[To do] Copy out, exactly and without additions, the lines from the one that contains "def coupling_nut() ->" to the one that contains "points = [vertex.co", both ends included.

________________________________________

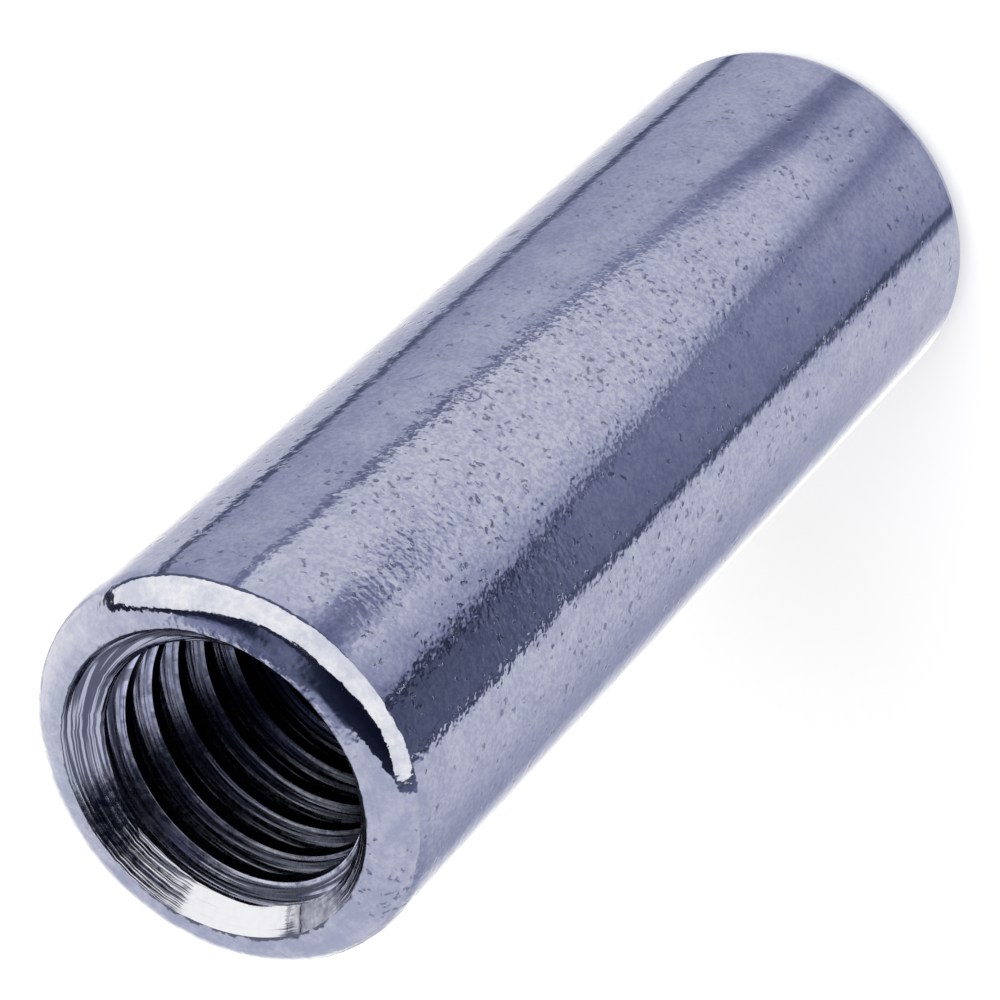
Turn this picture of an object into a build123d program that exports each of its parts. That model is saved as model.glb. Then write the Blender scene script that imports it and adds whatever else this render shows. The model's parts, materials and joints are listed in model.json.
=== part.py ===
from build123d import *
import math
import os

# Round coupling nut: a steel sleeve turned from bar, tapped right through with one metric
# thread so that a threaded rod screws in from each end. It stands on one end face, with +Z
# along the bore and the origin at the centre of the lower end face. All sizes in millimetres.

# Driving dimensions
NUT_LENGTH = 40.0  # end face to end face
THREAD_DIAMETER = 10.0  # nominal size of the thread, across its roots in the nut
THREAD_PITCH = 1.5  # advance of the thread in one turn
WALL_OUTSIDE_THREAD = 1.5  # metal left between the thread's root and the outside
COUNTERSINK_OVERSIZE = 0.2  # how much wider the countersink's mouth is than the thread
COUNTERSINK_ANGLE = 90.0  # included angle of the countersink, in degrees
END_LAND = 0.2  # width of the flat ring left on each end face, on which the nut stands

# A metric thread is a triangle with 60 degree flanks. The nut's crests are cut off at 5/8 of
# the sharp triangle's height inside the nominal size, and that is the tapping drill's bore.
FLANK_ANGLE = 60.0
CREST_DEPTH_SHARE = 5 / 8
sharp_height = THREAD_PITCH / (2 * math.tan(math.radians(FLANK_ANGLE / 2)))
bore_radius = THREAD_DIAMETER / 2 - CREST_DEPTH_SHARE * sharp_height

outer_radius = THREAD_DIAMETER / 2 + WALL_OUTSIDE_THREAD
mouth_radius = (THREAD_DIAMETER + COUNTERSINK_OVERSIZE) / 2
countersink_depth = (mouth_radius - bore_radius) / math.tan(math.radians(COUNTERSINK_ANGLE / 2))

# The rim is rounded over from the flat ring to the outside in one quarter circle.
rim_radius = outer_radius - mouth_radius - END_LAND


def turned_section() -> Sketch:
    """Draw the half section that the lathe leaves: bore, two countersinks, rounded rims."""
    with BuildSketch(Plane.XZ) as section:
        with BuildLine():
            Polyline(
                (bore_radius, countersink_depth),
                (mouth_radius, 0),
                (outer_radius, 0),
                (outer_radius, NUT_LENGTH),
                (mouth_radius, NUT_LENGTH),
                (bore_radius, NUT_LENGTH - countersink_depth),
                close=True,
            )
        make_face()
        outer_corners = section.vertices().sort_by(Axis.X)[-2:]
        fillet(outer_corners, radius=rim_radius)
    return section.sketch


def coupling_nut() -> Part:
    """Revolve the half section about the bore's axis."""
    with BuildPart() as nut:
        add(turned_section())
        revolve(axis=Axis.Z)
    nut.part.label = "coupling_nut"
    return nut.part


os.makedirs("parts", exist_ok=True)
export_step(coupling_nut(), "parts/coupling_nut.step")

print(f"outside {2 * outer_radius:.3f} x {NUT_LENGTH:.3f} mm, bore {2 * bore_radius:.3f} mm")
print(f"countersink {2 * mouth_radius:.3f} mm wide, {countersink_depth:.3f} mm deep")
print(f"rim radius {rim_radius:.3f} mm")
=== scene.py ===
"""Looks of a round coupling nut: a bright zinc plated steel sleeve, tapped right through.

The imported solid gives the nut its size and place. Here the sleeve is made once more as a single
fine mesh, with the right-hand metric thread that the solid leaves out, and is dressed in tumbled
zinc plate. It stands on a pale floor in a tent of soft light, whose panels and dark flags are
what the bright metal mirrors. All lengths are in metres unless a name says otherwise, and angles
round the nut are in degrees, with 0 on the +X side and 90 at the front.
"""
import json
import logging
import math
from dataclasses import dataclass, field
from enum import Enum, IntEnum
from functools import partialmethod, reduce

import bmesh
import bpy
import numpy as np
from mathutils import Matrix, Vector


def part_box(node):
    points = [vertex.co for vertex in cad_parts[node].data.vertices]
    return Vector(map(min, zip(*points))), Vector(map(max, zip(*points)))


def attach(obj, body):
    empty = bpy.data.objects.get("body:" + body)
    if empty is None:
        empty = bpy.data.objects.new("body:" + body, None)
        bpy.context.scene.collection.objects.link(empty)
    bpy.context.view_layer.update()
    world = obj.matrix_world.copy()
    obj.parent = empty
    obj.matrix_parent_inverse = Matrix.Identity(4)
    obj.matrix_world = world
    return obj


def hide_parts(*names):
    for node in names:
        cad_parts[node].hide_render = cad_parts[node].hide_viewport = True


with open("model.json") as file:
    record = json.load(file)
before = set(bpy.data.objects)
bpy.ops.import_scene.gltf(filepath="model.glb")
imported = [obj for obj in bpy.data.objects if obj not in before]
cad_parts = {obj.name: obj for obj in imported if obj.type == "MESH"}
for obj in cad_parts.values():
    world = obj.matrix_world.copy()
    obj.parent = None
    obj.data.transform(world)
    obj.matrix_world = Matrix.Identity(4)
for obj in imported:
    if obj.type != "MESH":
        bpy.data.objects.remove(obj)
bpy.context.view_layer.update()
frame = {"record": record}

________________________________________

[Task answer]
def coupling_nut() -> Part:
    """Revolve the half section about the bore's axis."""
    with BuildPart() as nut:
        add(turned_section())
        revolve(axis=Axis.Z)
    nut.part.label = "coupling_nut"
    return nut.part


os.makedirs("parts", exist_ok=True)
export_step(coupling_nut(), "parts/coupling_nut.step")

print(f"outside {2 * outer_radius:.3f} x {NUT_LENGTH:.3f} mm, bore {2 * bore_radius:.3f} mm")
print(f"countersink {2 * mouth_radius:.3f} mm wide, {countersink_depth:.3f} mm deep")
print(f"rim radius {rim_radius:.3f} mm")
=== scene.py ===
"""Looks of a round coupling nut: a bright zinc plated steel sleeve, tapped right through.

The imported solid gives the nut its size and place. Here the sleeve is made once more as a single
fine mesh, with the right-hand metric thread that the solid leaves out, and is dressed in tumbled
zinc plate. It stands on a pale floor in a tent of soft light, whose panels and dark flags are
what the bright metal mirrors. All lengths are in metres unless a name says otherwise, and angles
round the nut are in degrees, with 0 on the +X side and 90 at the front.
"""
import json
import logging
import math
from dataclasses import dataclass, field
from enum import Enum, IntEnum
from functools import partialmethod, reduce

import bmesh
import bpy
import numpy as np
from mathutils import Matrix, Vector


def part_box(node):
    points = [vertex.co for vertex in cad_parts[node].data.vertices]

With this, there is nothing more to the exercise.